Nutrition advice on the Jackson farm is provided by Gareth Anderson from Farmgate Nutrition, who pointed out that while silage dry matters in 2021 are probably too high (risk of spoilage etc), it is much easier to formulate a TMR with dry rather than wet silages.

No hay or straw is included in the TMR. “It takes up space,” suggested Stephen Jackson.

Breakeven milk price at 35p/l

The breakeven milk price on the Jackson farm was calculated in 2021 to be 28p/l, but with adjustments made to allow for higher fertiliser, meal and energy costs, that breakeven price is projected to be around 35p/l this year, confirmed Jason McMinn.

The farm had been closed due to TB, but the Jacksons have recently been able to sell surplus dairy stock and beef cattle, while milk prices have been moving in the right direction.

“I was more worried about costs three to four weeks ago than I am now.

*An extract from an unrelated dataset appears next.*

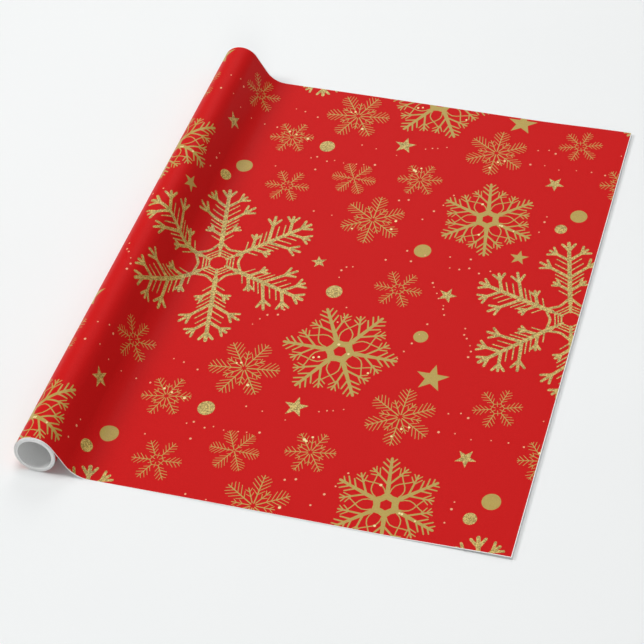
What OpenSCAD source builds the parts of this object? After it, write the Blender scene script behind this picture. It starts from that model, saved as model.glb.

But I will keep an eye on things,” said Stephen.

Two months ago he installed a diesel generator to try to take down energy costs on the farm, which were approaching £5,000 per month. The generator operates for 12 to 14 hours per day at peak times, and it is currently costing around £2,600 to £2,700 per month in running costs. Add in £800 of other energy costs to cover off peak, it works out at a saving around £1,400 per month.

“It is a quick fix for now to control costs. I will look at other things (such as solar) down the line,” said Stephen.